Want to increase your close rate? Meet your prospects where they are and adapt the sales process to them. Listen to their problems and build trust so you can prompt self-discovery. At the same time, be sure you’re keeping bad-fit prospects from entering the sales process in the first place.
Want to shorten your sales cycle? Work with your marketing team to create trustworthy sales enablement materials you can use with your customers. Instead of spending time in every call answering the same questions, send an article or a video ahead of time to get those questions out of the way. Then, you’ll have more productive sales conversations that are tailored to the needs of each buyer.
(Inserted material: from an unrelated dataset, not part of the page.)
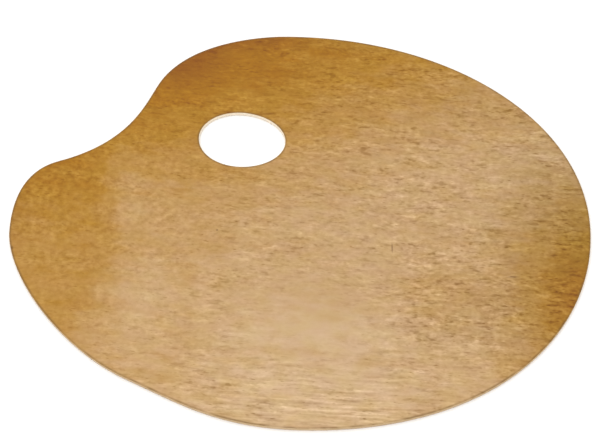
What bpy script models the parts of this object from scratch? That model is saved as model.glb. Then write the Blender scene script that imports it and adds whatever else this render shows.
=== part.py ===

Want to increase your average deal size? Are there ways to bundle what you sell? Are there natural upselling opportunities that would serve your customers? Are your prices in line with industry standards, or is it time to raise them?
Your needs will be unique, so start testing and see what you learn.
Improve your sales process, grow your business
Sales is the lifeblood of your organization. Without a steady influx of revenue, you can’t make payroll and pay overhead — let alone invest in research and development and other costly pursuits.
To keep your sales process humming along, always think of it on both the aggregate and the individual levels.
On the wide-lens, zoomed-out scale, use the tips above to pull the right levers and improve your velocity.
But you can’t ignore the coaching and mentorship that individual sales reps need to be the best they can be. The greatest sales process in the world is only as good as the sales pros who implement it. Teaching your team to listen well, build trust, and truly serve their buyers is the critical countermeasure to sales process improvement.
When you’ve got both, your business is ready to take off.